Everything got better, much better actually in the 2 days we spent over there, one caipirihia too many, and lots of partying ending all this with a bloco from Fat Boy Slim which was fantastic, and I, after getting lost from Julian being we were popcorn on the streets, even got to enter and stay in the ropes for most of the 5 hrs.

Deciding to chill out after Carnaval, we headed to Morro de Sao Paolo for some tranquility, but after 2 bus rides, a ferry ride and a very rainy and dodgy boat ride we get to Morro only to find that half the people in Salvador had the same bright idea. We found out a day too late that the 5 days after Carnaval are called the resaca and Morro holding 4000 locals and some 5500 beds left us only the option of 2 hamocs on the whole island.

Great location on the main praça, excellent for people watching and 2 minutes walking distance from the first beach. Morro is a tropical paradise where wheelbarrows serve as taxis, donkeys can be found on the beach and caipirinhias taste better here. Beach number4 , a palm studded endeless beach with white sand was my favourite.

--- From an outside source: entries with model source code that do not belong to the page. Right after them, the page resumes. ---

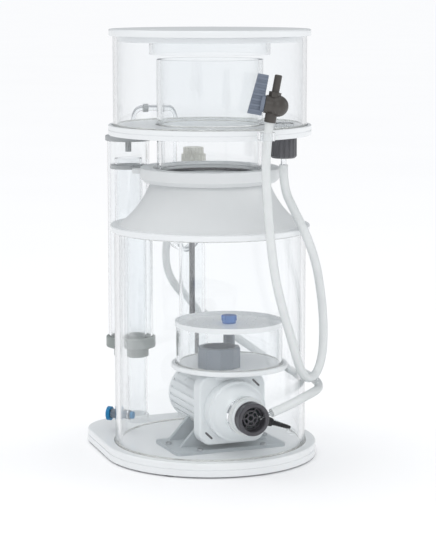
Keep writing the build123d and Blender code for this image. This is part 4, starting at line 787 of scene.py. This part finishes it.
# Painted studio board: matt and even, so that the skimmer's soft shadow is all that it shows.
studio_board = plastic(
    "pale_studio_board_painted", "#F9F9FA", "#F6F6F7",
    blotch_mm=600, grain_mm=40, grain_depth_mm=0.02, rough=(0.3, 0.36), specular_ior_level=0.0,
)
wear(floor, studio_board)
print("floor", floor_size, "m wide, top at", floor.location.z)


# %% Lamps
def soft_lamp(name, place, size, power):
    """A square soft box, in metres and watts, that faces the skimmer's middle."""
    lamp_data = bpy.data.lights.new(name, "AREA")
    lamp_data.size = size
    lamp_data.energy = power
    lamp = bpy.data.objects.new(name, lamp_data)
    bpy.context.collection.objects.link(lamp)
    lamp.location = place
    lamp.rotation_euler = (skimmer_middle - lamp.location).to_track_quat("-Z", "Y").to_euler()
    return lamp


skimmer_middle = Vector((0, 0, 0.2))
soft_lamp("front_softbox", (-0.9, -2.2, 1.6), size=1.0, power=10)
soft_lamp("right_softbox", (1.7, -0.6, 0.9), size=0.7, power=4)

scrim_data = bpy.data.lights.new("overhead_scrim", "SUN")
scrim_data.energy = 0.95
scrim_data.angle = radians(70)
scrim = bpy.data.objects.new("overhead_scrim", scrim_data)
bpy.context.collection.objects.link(scrim)
scrim.rotation_euler = (radians(-12), radians(-10), 0)

# %% Surroundings
world = bpy.data.worlds.new("studio")
world.use_nodes = True
bpy.context.scene.world = world
rays = add_node(world, "ShaderNodeLightPath")
seen_or_lit_inputs = {0: rays.outputs["Is Diffuse Ray"], 6: linear("#FAFAFB"), 7: linear("#DFE0E1")}
seen_or_lit = add_node(world, "ShaderNodeMix", seen_or_lit_inputs, data_type="RGBA")
dome_inputs = {0: rays.outputs["Is Glossy Ray"], 6: seen_or_lit.outputs[2], 7: linear("#8F9398")}
dome = add_node(world, "ShaderNodeMix", dome_inputs, data_type="RGBA")
background = world.node_tree.nodes["Background"]
background.inputs["Strength"].default_value = 1.0
world.node_tree.links.new(dome.outputs[2], background.inputs["Color"])
print("surroundings", world.name)

# %% Tone and light paths
# A ray crosses up to a dozen clear walls, so the bounce limits are raised until no wall turns dark.
bpy.context.scene.view_settings.view_transform = "Standard"
bpy.context.scene.cycles.max_bounces = 32
bpy.context.scene.cycles.transmission_bounces = 32
bpy.context.scene.cycles.transparent_max_bounces = 48
print("view transform", bpy.context.scene.view_settings.view_transform)
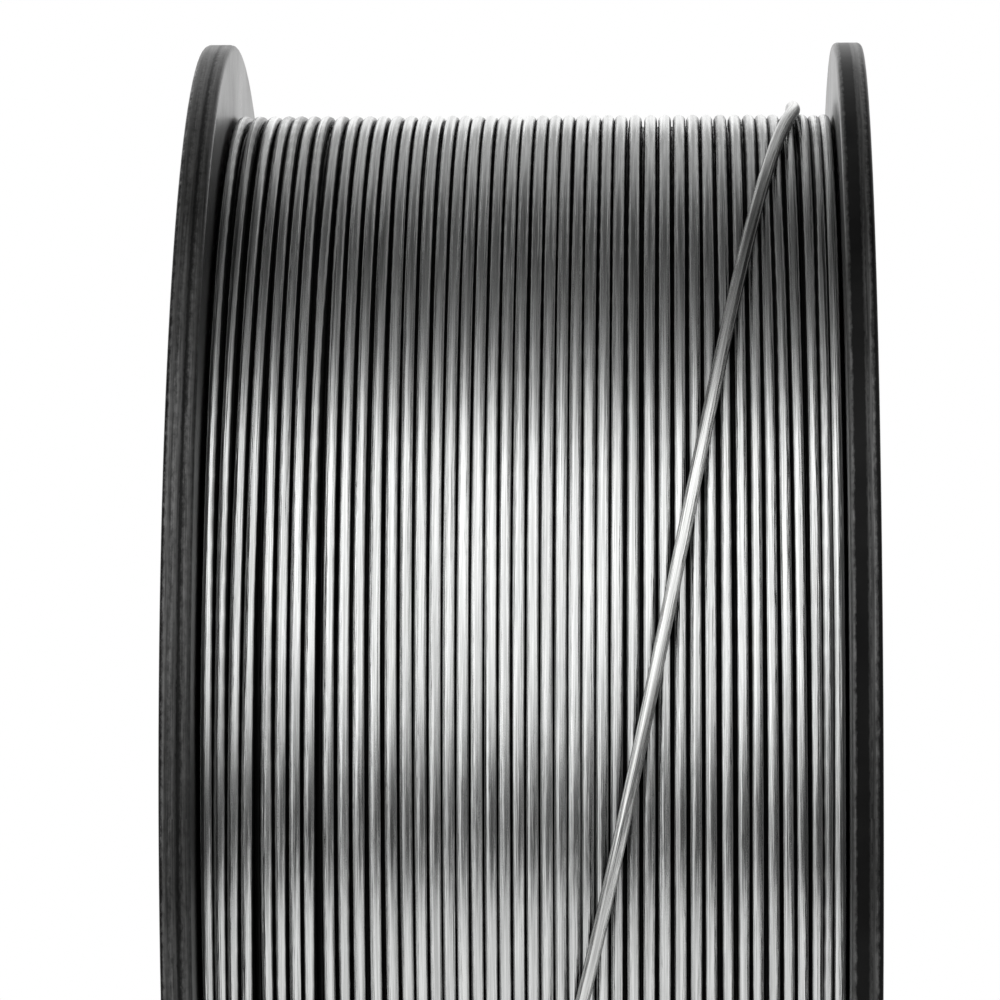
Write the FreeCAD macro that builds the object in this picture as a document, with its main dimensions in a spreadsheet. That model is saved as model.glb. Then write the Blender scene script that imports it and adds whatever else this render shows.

Back in Salvador we spent a couple of days in Pelourinhio, the old part of the city full of churches and museums and cobbled streets on which art, capoeira and of course beats are the never missing. Last night in Pelourinhio, being a Tuesday was a party once again with live performances in various plaças. One caipirinhia too many and it turned out to be a perfect farewell for Carnaval !!